I go on Instagram and Twitter and see plenty of posts describing self-care tips. Of course, some are more useful than others. Shower, walks, nap, exercise, facemasks— all a part of the whole deal. I’m someone who carries a lot of anxiety, about school and life and friends and death. Sometimes it would get paralyzing or all-consuming, where I felt like I had no solutions. Still, I sought these self-care tips and hoped that doing some would work in any capacity. And I did try them, even if sometimes half-heartedly.
Most of the time, it felt like a Band-Aid solution or just a prayer that a distraction would make my problems go away.
It became obvious that these little things— pleasant though they are— weren’t enough. My entire school career went by filled with anxiety and fear, and no outlets seemed to be enough. I didn’t want to cast all of this on my friends either. I didn’t want to confess how I felt. I’d never been to a counselor or sought anyone to help with how I felt.

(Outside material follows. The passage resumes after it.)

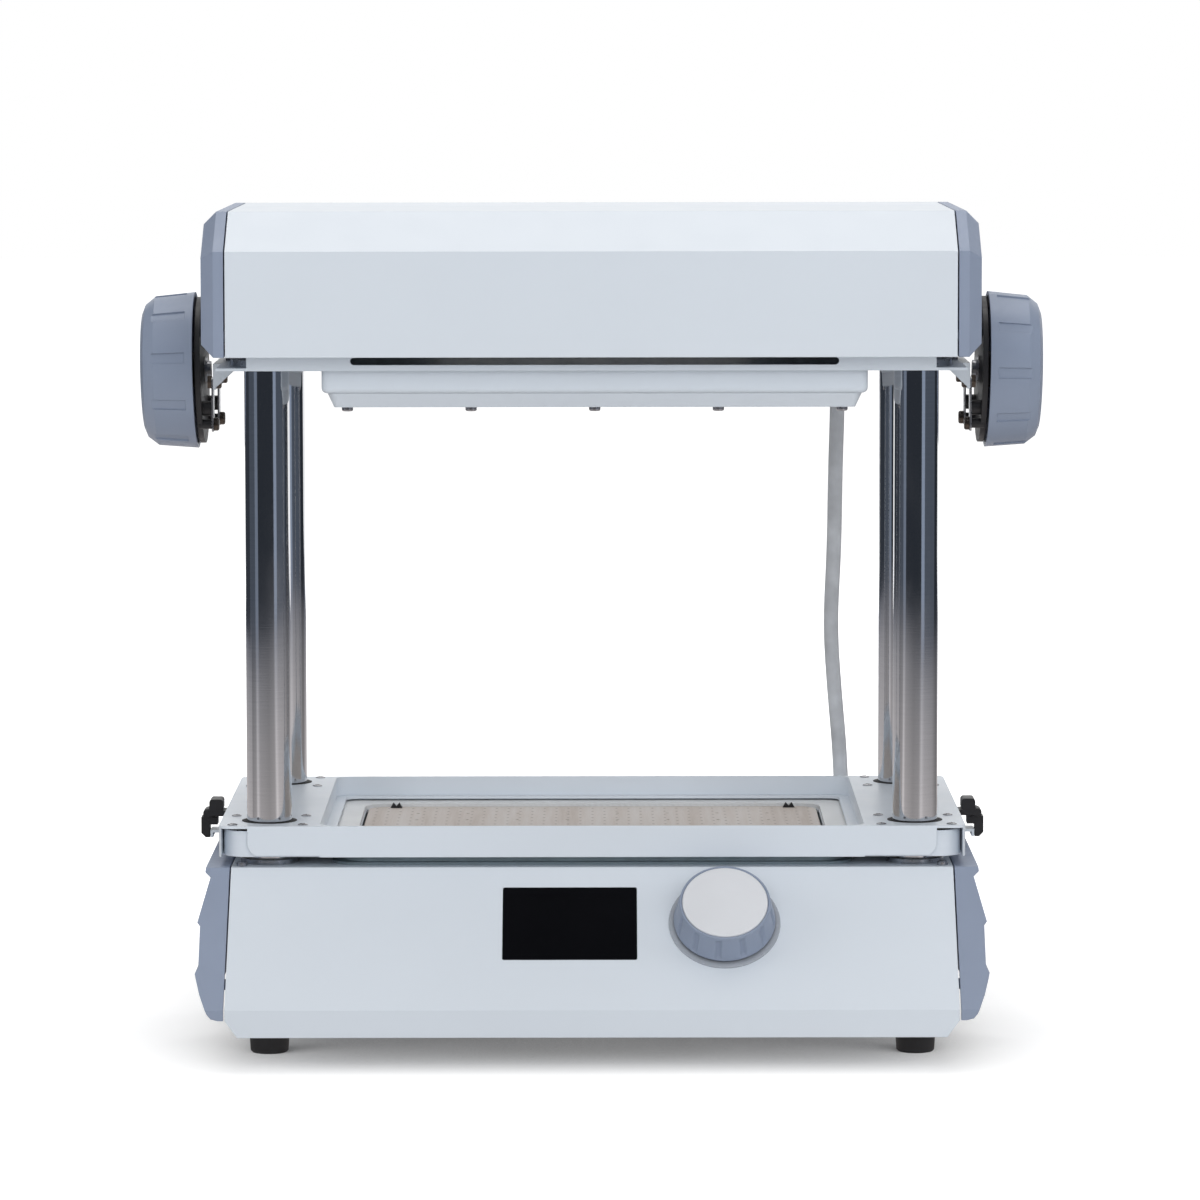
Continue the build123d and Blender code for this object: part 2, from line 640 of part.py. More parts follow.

Part of me tried avoiding my problems. An even bigger part stemmed from the fear that I was just overreacting, and my concerns weren’t real.
It took a year to actually decide to see a counselor at my college. I avoided it for weeks at the beginning of my sophomore year and ended up circling the building and parking lot on my breaks. Every day I told myself I would go in and start talking to a counselor. I always kept the service’s website open on my phone tabs just to read it over and over, and didn’t do anything with it.

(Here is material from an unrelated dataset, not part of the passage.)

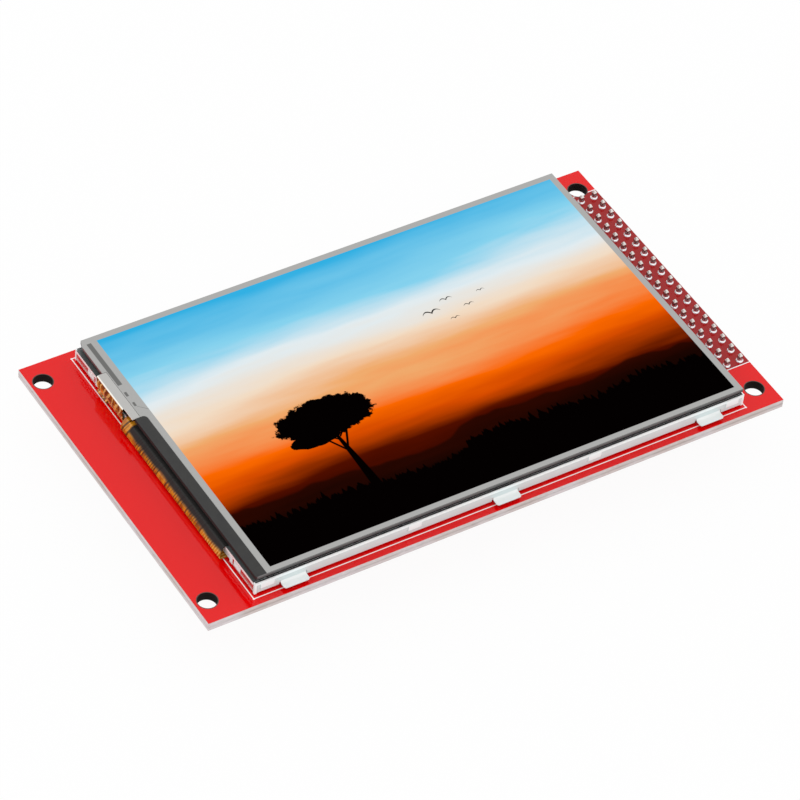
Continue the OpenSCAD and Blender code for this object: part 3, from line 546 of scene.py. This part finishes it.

The day I actually went, I barely remember what happened. I don’t remember what finally made me go in, what allowed me to make that final decision. I just know that one day I walked into what was probably one of the smallest and oldest buildings on campus, and wandered until I found the right desk. There was only one person there, and she helped direct me. She gave me the forms I had to look over, the information I needed. And eventually— I can’t even remember if it was the same day— I saw the counselor, the same one I would end up seeing for months.

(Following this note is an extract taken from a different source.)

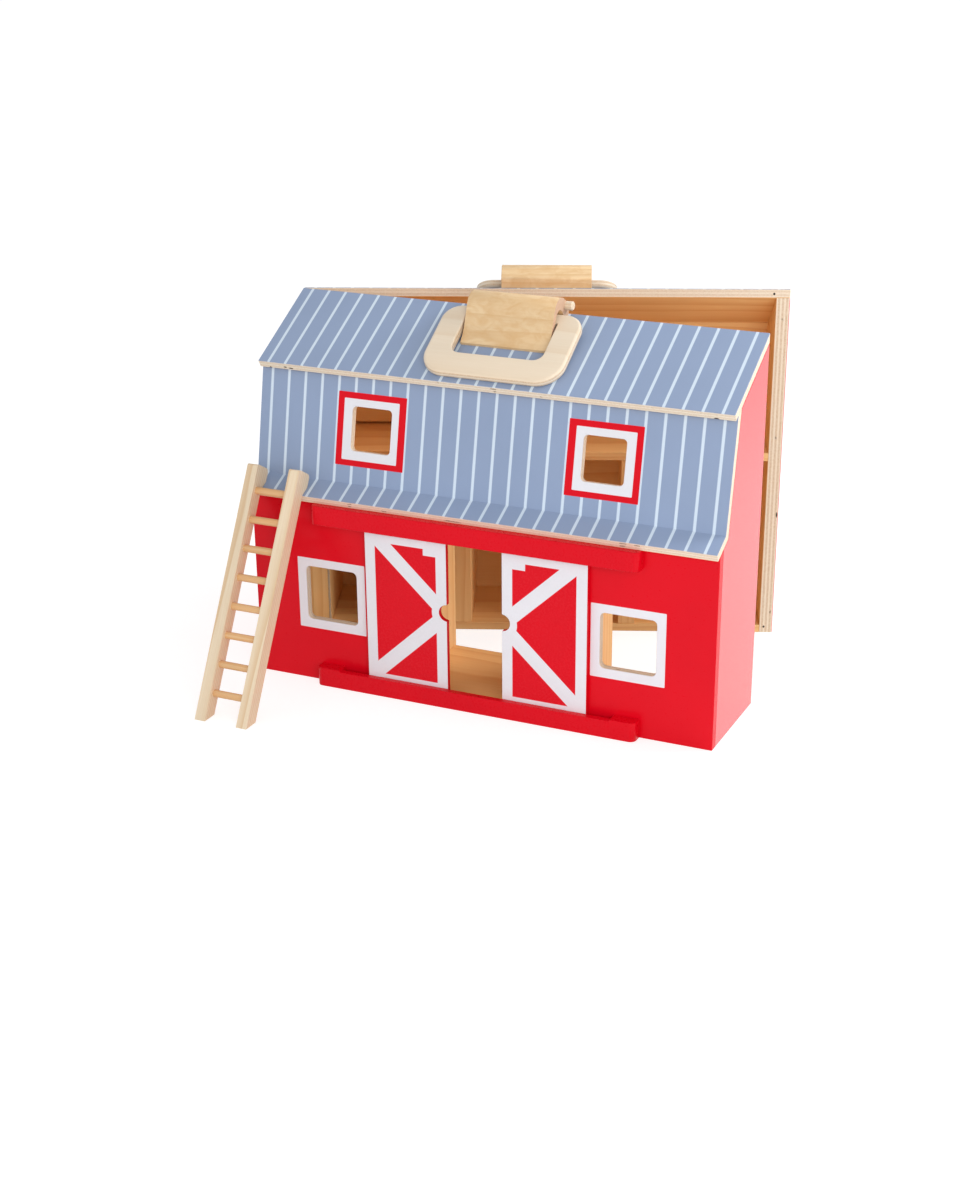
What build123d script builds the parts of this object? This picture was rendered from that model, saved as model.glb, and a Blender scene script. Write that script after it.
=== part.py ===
from build123d import *
import math
import os

# Folding wooden toy barn, in millimetres, +Z up.
# The origin lies on the ground under the middle of the front half. X runs along the barn to the right,
# Y runs back through it. Both halves are drawn in a half frame, whose origin lies on the ground in the
# middle of the closing plane, with the outer wall towards -Y.

# ---------------------------------------------------------------- overall
barn_width = 336.0
half_depth = 82.5
ridge_height = 255.0
open_angle = 22.3
closing_gap = 0.2

# ---------------------------------------------------------------- boards
wall_thickness = 6.0
side_thickness = 9.5
floor_thickness = 6.0
loft_thickness = 6.0
loft_height = 131.5
divider_thickness = 12.0
divider_x = 60.25

# ---------------------------------------------------------------- roof
roof_thickness = 5.5
lip_inset = 17.5
lip_height = 218.6
lip_overhang = 3.4
kick_inset = 9.5
kick_rise = 6.1
eave_pitch = 25.8
eave_length = 17.44

# ---------------------------------------------------------------- openings in the front half
window_x = 108.5
window_z = 64.3
window_width = 39.0
window_height = 38.6
window_radius = 3.4
loft_window_x = 83.0
loft_window_up = 36.8
loft_window_width = 29.5
loft_window_height = 29.8
loft_window_radius = 3.0
doorway_half_width = 37.0
doorway_overlap = 2.5

# ---------------------------------------------------------------- door rails and doors
rail_length = 236.0
rail_corner = 4.5
groove_width = 4.5
groove_half_length = 100.0
rail_lip = 5.0
header_height = 13.5
header_gap = 0.05
header_groove_depth = 8.0
sill_height = 12.5
sill_groove_floor = 4.0
stop_height = 13.5
door_width = 60.4
door_thickness = 4.0
door_play = 0.25
door_top_play = 1.5
door_corner = 1.5
left_door_inset = 19.0
right_door_inset = 21.3
notch_radius = 5.8
notch_height = 67.0

# ---------------------------------------------------------------- carrying handles
ring_width = 99.2
ring_thickness = 6.0
ring_rest_gap = 0.05
ring_top = 11.6
pivot_height = 6.8
ring_above_lip = 3.2
ring_top_corner = 13.0
ring_bottom_corner = 17.5
ring_bar = 8.5
ring_grip = 18.1
ring_side_play = 1.15
ring_opening_corner = 6.5
ring_bar_corner = 1.0
ring_outer_chamfer = 1.76
ring_inner_chamfer = 0.8
saddle_width = 62.5
saddle_clear = 0.7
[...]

There were several VITAL things I learned from counseling.
Firstly, just going is not enough. I had to work. I had to talk. When she gave me resources or journaling tips, I actually needed to put effort into them. It involved thinking about my problems. That meant one central thing: you need to face that there is no one fix.
Surprisingly, the mental health issue that had me spiraling for the last decade of my life did not get cured after one week— even four months— of counseling. It’s something that needs to be constantly addressed.
Getting better isn’t linear, I learned. It’s a weird, pretty inconsistent process.
Thirdly, I learned there are resources. I wasn’t as alone as I felt; there were things to do, and there were options. Other people experienced this, and I could too. I downloaded an app with different modules that hold tips I turn to and exercises to try when I was alone. I learned about what referrals and resources I could seek outside of school.
A final thing I want to mention goes back to my biggest fear— that I was unjustified in my feelings. The constant feeling that I made up my anxiety issues and my other mental health problems. That I would walk in there and the counselors would judge me and send me away because I was fine. Going finally taught me that any reason to seek counseling is a valid one.
You do not need to reach a breaking point or be at your worst to want to improve your mental health.
Seeking counseling represented a hard decision to reach, and I can’t say it cured me. But, it did give me hope and resources and helped reshape my thinking about my fears and anxiety.